Select a reference window
Choose a historical segment of the time series that represents stable and drift-free behavior. This segment serves as the reference dataset.Segment the reference data
Divide the reference time series into non-overlapping chunks of equal length: $$ \{ C_1, C_2, \ldots, C_n \} $$
Each chunk $C_i$ corresponds to a fixed temporal window (e.g., one week, one month, or a fixed number of samples).Compute pairwise distances
For each chunk $C_i$, compute its distance from the remainder of the reference dataset (or a representative aggregation thereof).
This produces a collection of distances: $$ \mathbb{D}_{ref} = \{ d_1, d_2, \ldots, d_n \} $$Build the empirical distribution
The set $\mathbb{D}_{ref}$ represents the distribution of distances under normal (non-drifting) conditions. It quantifies the typical level of dissimilarity between stable data segments.Define a drift threshold
Select a quantile (e.g., the 95th percentile) from the empirical distribution $\mathbb{D}_{ref}$ as the drift threshold: $$ \tau = Q_{0.95}(\mathbb{D}_{ref}) $$
Any distance greater than $\tau$ indicates a deviation beyond what is expected under normal variability.

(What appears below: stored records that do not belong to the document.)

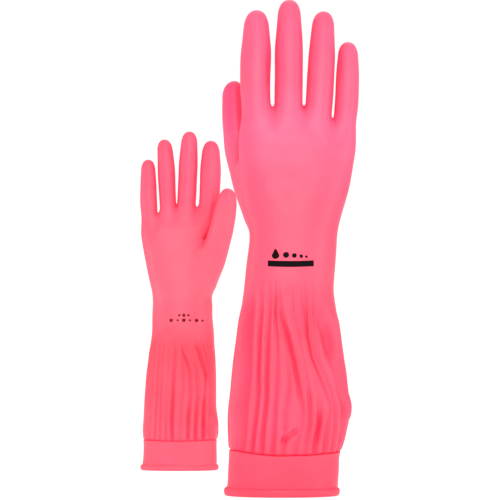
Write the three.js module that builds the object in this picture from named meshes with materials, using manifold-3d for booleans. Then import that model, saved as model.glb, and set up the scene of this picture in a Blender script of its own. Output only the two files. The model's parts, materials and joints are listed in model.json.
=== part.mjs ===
// A pair of long-sleeved household gloves in pink rubber, standing upright on their cuffs.
//
// Frame: millimetres, +Z up, origin at the middle of the pair's footprint on the floor.
// The front glove shows the back of its hand to -Y, with its thumb towards -X. The rear glove is
// the same glove, turned half round about Z, so it shows its palm to -Y.
//
// Each glove is modelled in a frame of its own first: x across the palm with the thumb at -x,
// y through the glove with the palm at +y, z from the rim of the cuff up to the fingertips.
// Every section of a glove is an open hollow with a thin skin, so the hollow runs from the cuff
// into all five fingertips. Sections that bend against each other meet at round barrel ends.

import * as THREE from "three";
import { mergeVertices } from "three/addons/utils/BufferGeometryUtils.js";
import { LoftGeometry } from "three/addons/geometries/LoftGeometry.js";
import Module from "manifold-3d";

const wasm = await Module();
wasm.setup();

// ---------------------------------------------------------------- driving dimensions, mm

const WALL = 0.8; // skin thickness of the rubber
const GAP = 0.3; // left between two sections that meet

const BEAD_TOP = 3.6;
const BEAD_FOOT = 1.1; // half width of the flat that the rolled rim stands on
const BEAD_BULGE = 1.7; // half width of the roll
const BAND_TOP = 33;
const LOWER_SLEEVE_TOP = 115;
const UPPER_SLEEVE_FOOT = 105; // the upper sleeve starts inside the lower one
const SLEEVE_NEST = 1.6; // how much slimmer the upper sleeve's foot is than the lower sleeve
const SLEEVE_NEST_END = 150; // the upper sleeve has its full size from here up
const SLEEVE_TOP = 168; // the gathers end here and the smooth wrist begins
const WRIST_Z = 214; // height of the wrist's bend
const WRIST_RADIUS = 23;
const WRIST_SKIRT = 15; // the hand's barrel end reaches this far below the bend
const KNUCKLE_Z = 290; // above this the palm's rings lean over towards the little finger
const ROOF_Z = 331; // the web between the fingers, at its highest
const ROOF_FALL = 10; // how much lower the web is beside the little finger
const ROOF_FALL_FROM = 20; // x where the web starts to fall, and where it is down
const ROOF_FALL_TO = 46;

const BARREL_CUT = 0.72; // a barrel end stops at this share of its radius below its bend
const BARREL_STEP = 0.55; // where its ring between the bend and the cut lies, as a share
const BEND_ROOM = 0.5; // clear space around a barrel end
const PAST_END = 2; // how far a hollow is cut on past the open end of its skin

const TRUNK_SIDES = 24;
const DIGIT_SIDES = 12;
const SLEEVE_POWER = 2.3; // section of the sleeve: close to an oval
const PALM_POWER = 2.8; // section of the palm: boxier
const DIGIT_POWER = 2.1;

// Trunk of the glove: height, half width, half depth, x of the middle.
const HAND_STATIONS = [
  [WRIST_Z, 37.4, WRIST_RADIUS, 0],
  [231, 40, 21.5, 0.5],
  [259, 46, 20, 2],
  [288, 49.5, 18.5, 3.5],
  [317, 51.6, 16, 5.4],
  [ROOF_Z, 51.6, 13, 5.8],
];

const FRONT_STATIONS = [
  [0, 46, 25, -11],
  [18, 45, 24.5, -9],
  [BAND_TOP, 45, 24.5, -8.5],
  [49, 48, 26.5, -6],
  [69, 50, 28, -4],
  [95, 48, 27, -4],
  [LOWER_SLEEVE_TOP, 45.5, 25.5, -4.5],
  [142, 42, 24.5, -4],
  [SLEEVE_TOP, 37.5, 23.5, -4.5],
  [190.5, 37.5, 23, -2.5],
  ...HAND_STATIONS,
];

const REAR_STATIONS = [
  [0, 45.5, 26, 0.5],
  [18, 44, 25.5, 0],
  [BAND_TOP, 44, 25.5, 0],
  [46, 46, 29, 0],
  [60, 45.5, 30, -0.3],
  [76, 44.5, 31, 0.4],
  [LOWER_SLEEVE_TOP, 43, 28.5, 0.2],
  [142, 40.4, 26, -0.6],
  [SLEEVE_TOP, 38.5, 24, -2],
  [190.5, 37.3, 23, -0.8],
  ...HAND_STATIONS,
];

// Heights of the rings that each tube of the trunk is lofted through.
const BAND_RINGS = [BEAD_TOP + GAP, 18, BAND_TOP];
const LOWER_SLEEVE_RINGS = [BAND_TOP + GAP, 46, 60, 76, 95, LOWER_SLEEVE_TOP];
const UPPER_SLEEVE_RINGS = [
  UPPER_SLEEVE_FOOT, LOWER_SLEEVE_TOP, 128, SLEEVE_NEST_END, SLEEVE_TOP - GAP,
];
const WRIST_RINGS = [SLEEVE_TOP, 179, WRIST_Z - WRIST_RADIUS - BEND_ROOM];
const HAND_RINGS = [WRIST_Z, 231, 259, 288, 310, 323];
const ROOF_STEP = 0.5; // size of the ring half way in over the web of the fingers

// Fingers: half width, half depth, length from the first joint to the middle one, height of the
// first joint, and degrees that the bend is turned towards the little finger.
const FINGERS = [
  { name: "index", width: 12.2, depth: 10.6, base: 36, pivotZ: 343, tilt: 12 },
  { name: "middle", width: 12, depth: 10.6, base: 41, pivotZ: 344, tilt: 9 },
  { name: "ring", width: 11.2, depth: 10.2, base: 36, pivotZ: 343, tilt: 9 },
  { name: "little", width: 9.8, depth: 9, base: 27, pivotZ: 334, tilt: 9 },
];
const FINGER_CURL = 1.5; // degrees that a finger leans to the palm at its base
const FINGER_END_CURL = 3; // and this much more at its middle joint
const FINGER_TAPER = 0.88; // width of a fingertip section where its round end starts
const FINGERTIP_ROUND = 1.35; // height of the round end over its half width
const FINGERTIP_ANGLES = [0, 35, 62, 80]; // degrees up the round end that it has rings at
const FINGER_HOLE_RIM = 2.1; // the hole under a finger is this much slimmer than the finger
const FINGER_HOLE_HEIGHT = 40; // enough to go right through the web

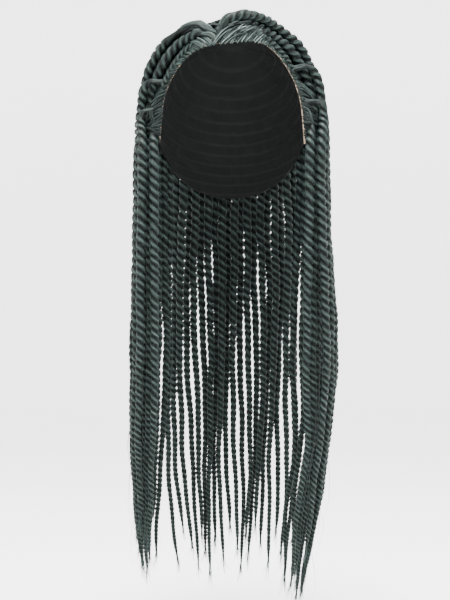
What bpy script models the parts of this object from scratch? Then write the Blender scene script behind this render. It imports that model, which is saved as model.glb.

Population Drift Detection - Animation
2. Monitoring Phase — Detecting Drift in New Data¶
Once the baseline distribution is established, new data can be continuously evaluated for drift.
Chunk new data
As new observations become available, segment them into chunks of the same length used in the reference phase: $$ \{ C'_1, C'_2, \ldots, C'_m \} $$Compute distances to the reference
For each new chunk $C'_j$, compute its distance to the reference baseline (either to all reference chunks or to an aggregated representation of the reference distribution).Compare against the threshold
- If $d(C'_j, \text{reference}) \leq \tau$, the data is consistent with the reference distribution.
- If $d(C'_j, \text{reference}) > \tau$, flag the chunk as exhibiting potential drift.
Interpretation
A flagged chunk suggests that the new data segment differs significantly from historical norms, implying a possible population drift or concept shift. Such cases may warrant further investigation, model retraining, or data pipeline adjustments.